Precondition: D is non-zero. |
||
| rat_vector | v(integer_vector c); | introduces a variable v of type rat_vector
initialized to the direction with homogeneous coordinate
vector +- c, where the sign chosen is the sign of the
last component of c. Precondition: The last component of c is non-zero. |
|
||
Operations
3.1 Initialization, Access and Conversions
| rat_vector | rat_vector::d2(integer a, integer b, integer D) | |
| returns a rat_vector of dimension 2 initialized to a
vector with homogeneous representation (a,b,D) if D
is positive and representation (-a,-b,-D) if D is
negative.
Precondition: D is non-zero. |
||
| rat_vector | rat_vector::d3(integer a, integer b, integer c, integer D) | |
| returns a rat_vector of dimension 3 initialized to a
vector with homogeneous representation (a,b,c,D) if D
is positive and representation (-a,-b,-c,-D) if D is
negative.
Precondition: D is non-zero. |
||
| rat_vector | rat_vector::unit(int i, int d=2) | |
| returns a rat_vector of dimension d initialized
to the i-th unit vector.
Precondition: 0 <= i < d. |
||
| rat_vector | rat_vector::zero(int d=2) | returns the zero vector in d-dimensional space. |
| int | v.dim() | returns the dimension of v. |
| integer | v.hcoord(int i) | returns the i-th homogeneous coordinate of v. |
| rational | v.coord(int i) | returns the i-th cartesian coordinate of v. |
| rational | v[int i] | returns the i-th cartesian coordinate of v. |
| rational | v.sqr_length() | returns the square of the length of v. |
| vector | v.to_vector() | returns a floating point approximation of v. |
Additional Operations for vectors in two and three-dimensional space
| rational | v.xcoord() | returns the zero-th cartesian coordinate of v. |
| rational | v.ycoord() | returns the first cartesian coordinate of v. |
| rational | v.zcoord() | returns the second cartesian coordinate of v. |
| integer | v.X() | returns the zero-th homogeneous coordinate of v. |
| integer | v.Y() | returns the first homogeneous coordinate of v. |
| integer | v.Z() | returns the second homogeneous coordinate of v. |
| integer | v.W() | returns the homogenizing coordinate of v. |
| rat_vector | v.rotate90() | returns the v rotated by 90 degrees.

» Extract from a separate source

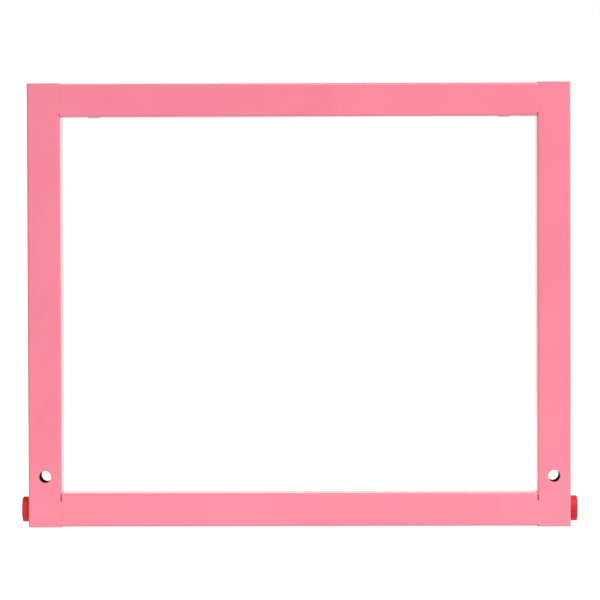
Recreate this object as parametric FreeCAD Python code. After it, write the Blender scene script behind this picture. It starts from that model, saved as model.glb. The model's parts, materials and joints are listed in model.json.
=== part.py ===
"""A rectangular frame of square steel tube, welded at its corners and powder coated. A steel axle
runs through its bottom rail, turns in a nylon bush in each upright, and ends in a push nut under a
round plastic cap. Millimetres. +X is to the right, the front faces -Y, +Z is up. The origin is on
the surface that the frame stands on, at the middle of its width and depth."""
import FreeCAD, Part
import math
import os

from FreeCAD import Vector

# Square tube
tube_side = 25.0
tube_wall = 1.5
tube_edge_radius = 1.8
tube_inside_radius = 0.5
rail_length = 358.0  # clear width of the window, between the uprights
window_height = 283.0  # clear height of the window, between the rails
upright_overhang = 0.5  # how far the uprights' ends stand past the rails

# Round holes through both walls of each upright, from front to back
cross_hole_radius = 4.5
cross_hole_above_axle = 25.0
hole_edge_break = 0.25

# Welds: the groove between a rail's end and an upright's round edge, filled and ground flush
weld_feather = 0.5  # the filler stops this far short of where the groove closes
top_weld_inner_gap = 0.6  # length of groove left open next to the window, past the rail's round edge
bottom_weld_inner_gap = 4.0

# Plastic plugs, pushed in flush with the ends of the uprights
plug_head = 2.0
plug_head_break = 0.25
plug_stem_gap = 0.8  # between the stem and the tube's inside
plug_stem_wall = 1.6
plug_rib = 0.8
plug_rib_count = 2
plug_bush_gap = 1.0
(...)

Precondition: v.dim() == 2. |
3.2 Tests
| bool | v == w | Test for equality. |
| bool | v != w | Test for inequality. |
3.3 Arithmetical Operators
| rat_vector | integer n * v | multiplies all cartesian coordinates by n. |
| rat_vector | rational r * v | multiplies all cartesian coordinates by r. |
| rat_vector& | v *= integer n | multiplies all cartesian coordinates by n. |
| rat_vector& | v *= rational r | multiplies all cartesian coordinates by r. |
| rat_vector | v / integer n | divides all cartesian coordinates by n. |
| rat_vector | v / rational r | divides all cartesian coordinates by r. |
| rat_vector& | v /= integer n | divides all cartesian coordinates by n. |
| rat_vector& | v /= rational r | divides all cartesian coordinates by r. |
| rational | const v * w | scalar product, i.e., sum_0 <= i < d v_i w_i, where v_i and w_i are the cartesian coordinates of v and w respectively. |
| rat_vector | v + w | adds cartesian coordinates. |
| rat_vector& | v += w | addition plus assignment. |
| rat_vector | v - w | subtracts cartesian coordinates. |
| rat_vector& | v -= w | subtraction plus assignment. |
| rat_vector | -v | returns -v. |
3.4 Input and Output
| ostream& | ostream& O << v | writes v's homogeneous coordinates componentwise to the output stream O. |
| istream& | istream& I >> rat_vector& v | |
| reads v's homogeneous coordinates componentwise from the input stream I. The operator uses the current dimension of v. | ||
3.5 Linear Hull, Dependence and Rank
| bool | contained_in_linear_hull(array<rat_vector> A, rat_vector x) | |
| determines whether x is contained in the linear hull of the vectors in A. | ||
| int | linear_rank(array<rat_vector> A) | |
| computes the linear rank of the vectors in A. | ||
| bool | linearly_independent(array<rat_vector> A) | |
| decides whether the vectors in A are linearly independent. | ||
| array<rat_vector> | linear_base(array<rat_vector> A) | |
| computes a basis of the linear space spanned by the vectors in A. | ||
Implementation
Vectors are implemented by arrays of integers as an item type. All operations like creation, initialization, tests, vector arithmetic, input and output on an vector v take time O(v.dim()). dim(), coordinate access and conversions take constant time. The operations for linear hull, rank and independence have the cubic costs of the used matrix operations. The space requirement is O(v.dim()).